C’est un lien profond, viscéral qui lie le narrateur à la terre natale, avec ses paysages, « matrice de notre mémoire », ses arbres, la paix des nuits d’été, sous les oliviers, avec ce dont elles bruissent, « une mélopée de flûte […] des chants de vendangeurs […] le glapissement très lointain d’un chacal », les odeurs, les étoiles dont le gardien, Bouazza, lui apprend les noms en arabe. Leur double nomination lui fait prendre conscience de cette riche dualité qui l’unit à Bouazza et le constitue comme lorsque devant une ancienne mosquée devenue église, il se sent « à la limite entre deux mondes qui se réconciliaient en (lui) et autour de (lui) ». Dualité de l’ombre et du soleil, de la vigne et du palmier. « Pour qu’un paysage devienne un pays, il ne suffit pas qu’il soit beau, Encore faut-il qu’il soit juste » : ce qui deviendra une évidence pour le narrateur, à la guerre, beaucoup, longtemps, ne l’ont pas compris : tout le texte, depuis son titre, est une revendication de justice et il dit de multiples manières le douloureux regret que tout se soit construit sur l’injustice première, l’injustice quotidienne que fait parfois oublier le « bonheur du crépuscule» mais à laquelle, comme pour la justifier, s’ajoutaient d’autres injustices. La volonté du père de se montrer juste passe par le désir de partager avec l’autre et souvent dans sa langue une parole qui fait advenir l’amitié quand son absence fait monter la colère : « Ça ne m’étonne pas qu’ils se révoltent, répète le père sur son lit de mort, On ne leur parle plus…Et (les grands colons) ne savent même plus parler arabe ! ». 
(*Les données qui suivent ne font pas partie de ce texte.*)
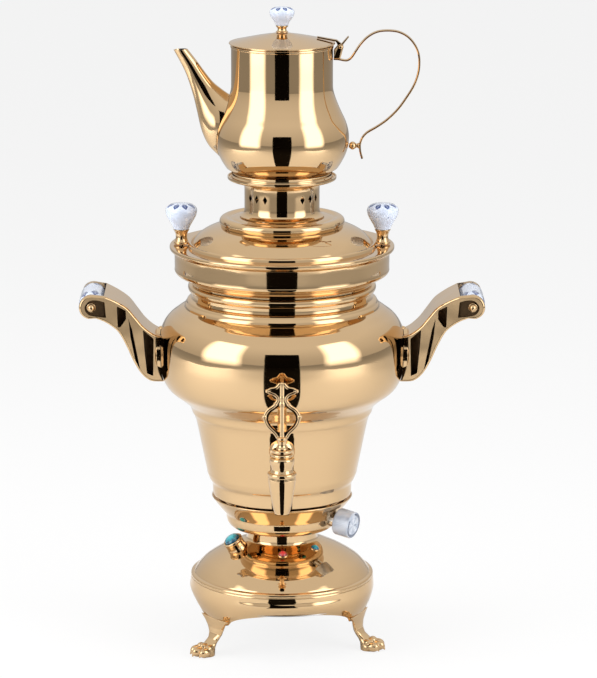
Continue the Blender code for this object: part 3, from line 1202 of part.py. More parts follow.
def make_button():
    seat = dome_seat(BUTTON_AZIMUTH, BUTTON_REACH, BUTTON_TILT)
    collar_bore = SWITCH_NECK_RADIUS + FIT
    cap_bore = BUTTON_RADIUS + FIT
    step = SWITCH_NECK_TOP - FIT
    outline = [(cap_bore, BUTTON_COLLAR_TOP), (BUTTON_COLLAR_RADIUS, BUTTON_COLLAR_TOP),
               (BUTTON_COLLAR_RADIUS, -BUTTON_COLLAR_TOP), (collar_bore, -BUTTON_COLLAR_TOP),
               (collar_bore, step), (cap_bore, step)]
    collar = turned("button_collar", outline, gold("button_collar"), seat, closed=True,
                    segments=SMALL_SEGMENTS)
    outline = [(0.0, NECK_TOP - OVERRUN), (NECK_RADIUS + FIT, NECK_TOP - OVERRUN),
               (NECK_RADIUS + FIT, DOME_SHOULDER + FIT)]
    outline += [(radius + FIT, level + FIT) for radius, level in dome_outline()] + [(0.0, DOME_FOOT)]
    add_boolean(collar, turned_cutter("dome_form", outline))
    cap_foot = SWITCH_NECK_TOP + BUTTON_TRAVEL + FIT
    cap_top = cap_foot + BUTTON_BODY
    stem_foot = -FIT
    shoulder = cap_top + BUTTON_CROWN * BUTTON_CROWN_SHARE
    outline = [(0.0, cap_top + BUTTON_CROWN), (BUTTON_RADIUS / 2, shoulder), (BUTTON_RADIUS, cap_top),
               (BUTTON_RADIUS, cap_foot), (BUTTON_STEM_RADIUS, cap_foot),
               (BUTTON_STEM_RADIUS, stem_foot), (0.0, stem_foot)]
    finish = make_material("button_lens", BLUE_LENS, 0.05, 0.0)
    turned("push_button", outline, finish, seat, segments=SMALL_SEGMENTS)
    bore = BUTTON_STEM_RADIUS + FIT
    bore_foot = stem_foot - BUTTON_TRAVEL - SKIN_FIT
    outline = [(bore, SWITCH_NECK_TOP), (SWITCH_NECK_RADIUS, SWITCH_NECK_TOP),
               (SWITCH_NECK_RADIUS, -SWITCH_BODY_TOP), (SWITCH_BODY_RADIUS, -SWITCH_BODY_TOP),
               (SWITCH_BODY_RADIUS, -SWITCH_DEPTH), (0.0, -SWITCH_DEPTH), (0.0, bore_foot),
               (bore, bore_foot)]
    turned("push_switch", outline, black_plastic("push_switch"), seat, closed=True,
           segments=SMALL_SEGMENTS)


def make_lamp(name, azimuth, reach, colour):
    seat = dome_seat(azimuth, reach, LAMP_TILT)
    crown = spread(LAMP_CROWN_SHARES, LAMP_RADIUS, LAMP_CROWN, foot=LAMP_LIFT)
    outline = crown + [(LAMP_STEM_RADIUS, LAMP_LIFT), (LAMP_STEM_RADIUS, -LAMP_DEPTH), (0.0, -LAMP_DEPTH)]
    finish = make_material(name + "_lens", colour, 0.05, 0.0)
    turned(name, outline, finish, seat, segments=SMALL_SEGMENTS)


def make_inlet():
    depth = INLET_DEPTH / 2
    place = Matrix.Translation((0.0, INLET_FACE - depth, INLET_LEVEL))
    mesh = box_mesh("power_inlet", INLET_HALF_WIDTH, depth, INLET_HALF_HEIGHT)
    inlet = add_part("power_inlet", mesh, black_plastic("power_inlet"), place)
    half = INLET_FLANGE / 2
    flange = box_mesh("inlet_flange", INLET_HALF_WIDTH + INLET_FLANGE_MARGIN, half,
                      INLET_HALF_HEIGHT + INLET_FLANGE_MARGIN)
    spot = Matrix.Translation((0.0, INLET_FACE - half, INLET_LEVEL))
    add_boolean(inlet, add_cutter("inlet_flange", flange, spot), "UNION")
    cavity = box_mesh("inlet_cavity", INLET_HALF_WIDTH - INLET_WALL, depth, INLET_HALF_HEIGHT - INLET_WALL)
    spot = Matrix.Translation((0.0, INLET_FACE - depth + INLET_FLOOR, INLET_LEVEL))
    add_boolean(inlet, add_cutter("inlet_cavity", cavity, spot))
    pin_middle = INLET_FACE - INLET_DEPTH + PIN_LENGTH / 2
    for i, pin_name in enumerate(PIN_NAMES):
        spot = Matrix.Translation(((i - 1) * PIN_PITCH, pin_middle, INLET_LEVEL))
        pin = box_mesh(pin_name, PIN_HALF_THICKNESS, PIN_LENGTH / 2, PIN_HALF_WIDTH)
        add_boolean(inlet, add_cutter(pin_name, pin, spot), "UNION")


def element_leg_spots():
    gap = math.radians((360.0 - ELEMENT_SWEEP) / 2)
    return [(-ELEMENT_RING_RADIUS * math.cos(gap), side * ELEMENT_RING_RADIUS * math.sin(gap))
            for side in (1.0, -1.0)]


def make_heater():
    gap = (360.0 - ELEMENT_SWEEP) / 2
    bend = ELEMENT_BEND
    turn = math.degrees(bend / ELEMENT_RING_RADIUS)
    first = 180.0 - gap
    ring = []
    for i in range(ELEMENT_POINTS + 1):
        angle = math.radians(first - turn - (ELEMENT_SWEEP - turn - turn) * i / ELEMENT_POINTS)
        ring.append((ELEMENT_RING_RADIUS * math.cos(angle), ELEMENT_RING_RADIUS * math.sin(angle),
                     ELEMENT_LEVEL))
    (x1, y1), (x2, y2) = element_leg_spots()
    low = ELEMENT_LEVEL - ELEMENT_LEG_DROP
    path = [(x1, y1, low), (x1, y1, ELEMENT_LEVEL - bend)] + ring
    path += [(x2, y2, ELEMENT_LEVEL - bend), (x2, y2, low)]
    curve = bpy.data.curves.new("heating_element", "CURVE")
    curve.dimensions = "3D"
    curve.bevel_depth = ELEMENT_TUBE_RADIUS
    curve.bevel_resolution = 2
    curve.use_fill_caps = True
    spline = curve.splines.new("POLY")
    spline.points.add(len(path) - 1)
    for point, place in zip(spline.points, path):
        point.co = (*place, 1.0)
    item = bpy.data.objects.new("heating_element", curve)
    PARTS.objects.link(item)
    item.parent = FRAME
    curve.materials.append(steel("heating_element"))
    for i, (x, y) in enumerate(element_leg_spots()):
        spot = Matrix.Translation((x, y, 0.0))
        bore = ELEMENT_TUBE_RADIUS + FIT
        name = "element_nut_%d" % (i + 1)
        top = TANK_FOOT - FIT
        hex_nut(name, GLAND_NUT_RADIUS, top - GLAND_NUT, top, bore, steel(name), spot)


def hang_on_hinge():
    # The teapot's lid, its leaf and its knob turn about the hinge pin.
    axis = bpy.data.objects.new("teapot_lid_axis", None)
    axis.location = (HINGE_REACH, 0.0, HINGE_LEVEL)
    PARTS.objects.link(axis)
    axis.parent = FRAME
    for name in ("teapot_lid", "hinge_leaf", "teapot_knob_ferrule", "teapot_knob"):
        part = bpy.data.objects[name]
        place = part.matrix_basis.copy()
        part.parent = axis
        part.matrix_basis = Matrix.Translation(-axis.location) @ place


def make_tie_rod():
    top = TANK_FOOT - FIT
    outline = [(0.0, top), (TIE_HEAD_RADIUS, top), (TIE_HEAD_RADIUS, top - TIE_HEAD),
               (TIE_RADIUS, top - TIE_HEAD), (TIE_RADIUS, TIE_FOOT), (0.0, TIE_FOOT)]
    turned("tie_rod", outline, steel("tie_rod"), segments=SMALL_SEGMENTS)
    washer_top = NECK_TOP - SHEET - FIT
    bore = TIE_RADIUS + FIT
    nut = hex_nut("tie_nut", TIE_NUT_RADIUS, washer_top - TIE_WASHER - TIE_NUT,
                  washer_top - TIE_WASHER / 2, bore, steel("tie_nut"), Matrix.Identity(4))
    outline = washer_outline(bore, TIE_WASHER_RADIUS, washer_top - TIE_WASHER, washer_top)
    add_boolean(nut, turned_cutter("tie_washer", outline, closed=True, segments=SMALL_SEGMENTS), "UNION")


def make_cutout():
    top = TANK_FOOT - FIT
    outline = capped(CUTOUT_RADIUS, top - CUTOUT_HEIGHT, top)
    spot = Matrix.Translation((0.0, CUTOUT_PLACE, 0.0))
    turned("thermal_cutout", outline, black_plastic("thermal_cutout"), spot, segments=SMALL_SEGMENTS)


make_base_dome()
make_bottom_cover()
for foot_number, foot_angle in enumerate(FOOT_ANGLES, start=1):
    make_foot(foot_number, foot_angle)
make_heater_housing()
make_tank()
make_collar()
make_tank_lid()
make_lid_knob("lid_knob_left", -1.0)
make_lid_knob("lid_knob_right", 1.0)
make_crown()
make_teapot()
make_spout()
make_pot_handle()
make_pot_lid()
make_hinge()
make_pot_knob()
hang_on_hinge()
TANK_FORM = tank_solid("tank_form", FIT)
make_side_handle(-1.0, TANK_FORM)
make_side_handle(1.0, TANK_FORM)
make_tap(TANK_FORM)
make_tap_key()
make_dial()
make_button()
for lamp in LAMPS:
    make_lamp(*lamp)
make_inlet()
make_heater()
make_tie_rod()
make_cutout()
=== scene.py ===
# An electric samovar with a teapot on its crown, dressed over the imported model.
# Outlines are drawn in millimetres above the table, which lies 40 mm under the origin.
import math

import bmesh
import bpy
from mathutils import Matrix, Vector


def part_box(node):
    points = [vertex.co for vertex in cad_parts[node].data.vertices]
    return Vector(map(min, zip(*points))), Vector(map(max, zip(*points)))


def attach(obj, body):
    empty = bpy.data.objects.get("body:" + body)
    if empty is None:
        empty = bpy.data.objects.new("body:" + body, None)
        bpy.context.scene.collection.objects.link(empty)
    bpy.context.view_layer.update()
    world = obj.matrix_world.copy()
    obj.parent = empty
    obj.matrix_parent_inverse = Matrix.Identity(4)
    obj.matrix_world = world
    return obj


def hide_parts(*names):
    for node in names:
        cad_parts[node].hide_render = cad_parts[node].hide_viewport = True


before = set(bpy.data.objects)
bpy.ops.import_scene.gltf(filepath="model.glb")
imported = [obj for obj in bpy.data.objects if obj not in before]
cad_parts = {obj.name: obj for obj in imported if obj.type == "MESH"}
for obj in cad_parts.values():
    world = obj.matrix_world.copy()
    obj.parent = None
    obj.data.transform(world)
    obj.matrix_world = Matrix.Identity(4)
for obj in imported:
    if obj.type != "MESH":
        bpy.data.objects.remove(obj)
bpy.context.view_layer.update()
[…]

D’Embarek, le vieux marabout de la ferme, le narrateur a appris que « tout autant que de justice, (l’homme) avait besoin de tendresse et de beauté » : et il lui apparaît que « sans la fraternité, même la justice, oui, même la justice n’est rien ! ». Les nombreuses occurrences de termes comme tendresse, fraternité, fraternel, frère, bonheur, justice font du narrateur celui en qui se sont réconciliées les deux parts de lui-même, fils de colon à qui il arrivait souvent avant d’écrire, de penser en arabe, de sentir en berbère, de (se) reconnaître et de (s’) identifier sous le signe de l’olivier, de l’oued et du djebel ».